**GOAL**
Restate each of the lines given below, word for word.

· · · ·

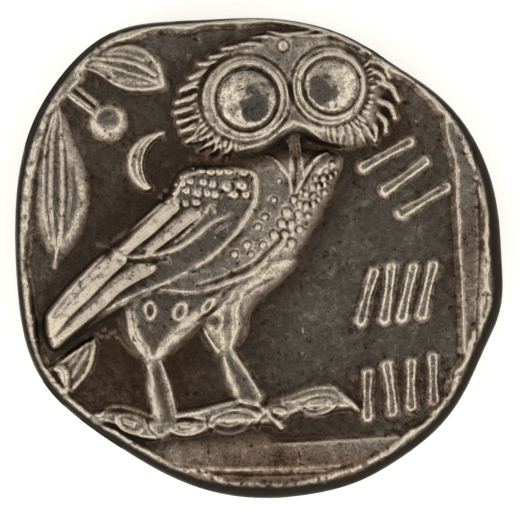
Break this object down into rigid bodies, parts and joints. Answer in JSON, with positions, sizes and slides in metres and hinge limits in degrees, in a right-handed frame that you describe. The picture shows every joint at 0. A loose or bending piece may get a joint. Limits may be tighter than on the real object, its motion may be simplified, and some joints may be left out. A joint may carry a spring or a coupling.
{
  "type": "tetradrachm coin",
  "caption": "Thick hand-struck silver coin with an owl in high relief on one side, a helmeted head on the other and an uneven hammered rim.",
  "frame": {"origin": "under the middle of the coin's bounding box, on the surface it lies on", "axes": "+Z out of the owl side, +Y towards the owl's head, +X to the right of someone looking at the owl"},
  "size_m": [0.0246, 0.0242, 0.0053],
  "materials": {
    "silver": "worn struck silver, toned dark brown-grey in its low places"
  },
  "bodies": {
    "root": {"coin": "silver"}
  },
  "joints": []
}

· · · ·

**RESPONSE TO THIS TASK**
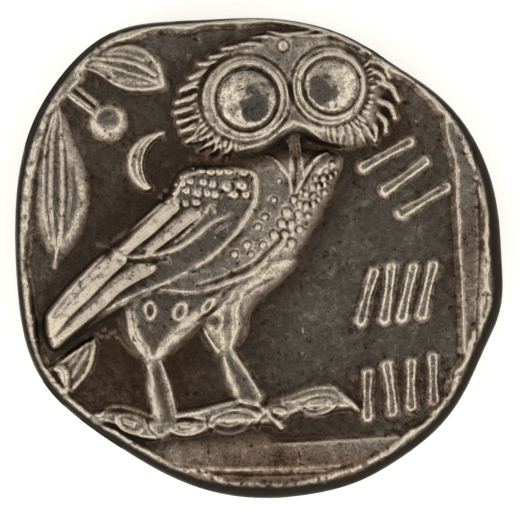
Break this object down into rigid bodies, parts and joints. Answer in JSON, with positions, sizes and slides in metres and hinge limits in degrees, in a right-handed frame that you describe. The picture shows every joint at 0. A loose or bending piece may get a joint. Limits may be tighter than on the real object, its motion may be simplified, and some joints may be left out. A joint may carry a spring or a coupling.
{
  "type": "tetradrachm coin",
  "caption": "Thick hand-struck silver coin with an owl in high relief on one side, a helmeted head on the other and an uneven hammered rim.",
  "frame": {"origin": "under the middle of the coin's bounding box, on the surface it lies on", "axes": "+Z out of the owl side, +Y towards the owl's head, +X to the right of someone looking at the owl"},
  "size_m": [0.0246, 0.0242, 0.0053],
  "materials": {
    "silver": "worn struck silver, toned dark brown-grey in its low places"
  },
  "bodies": {
    "root": {"coin": "silver"}
  },
  "joints": []
}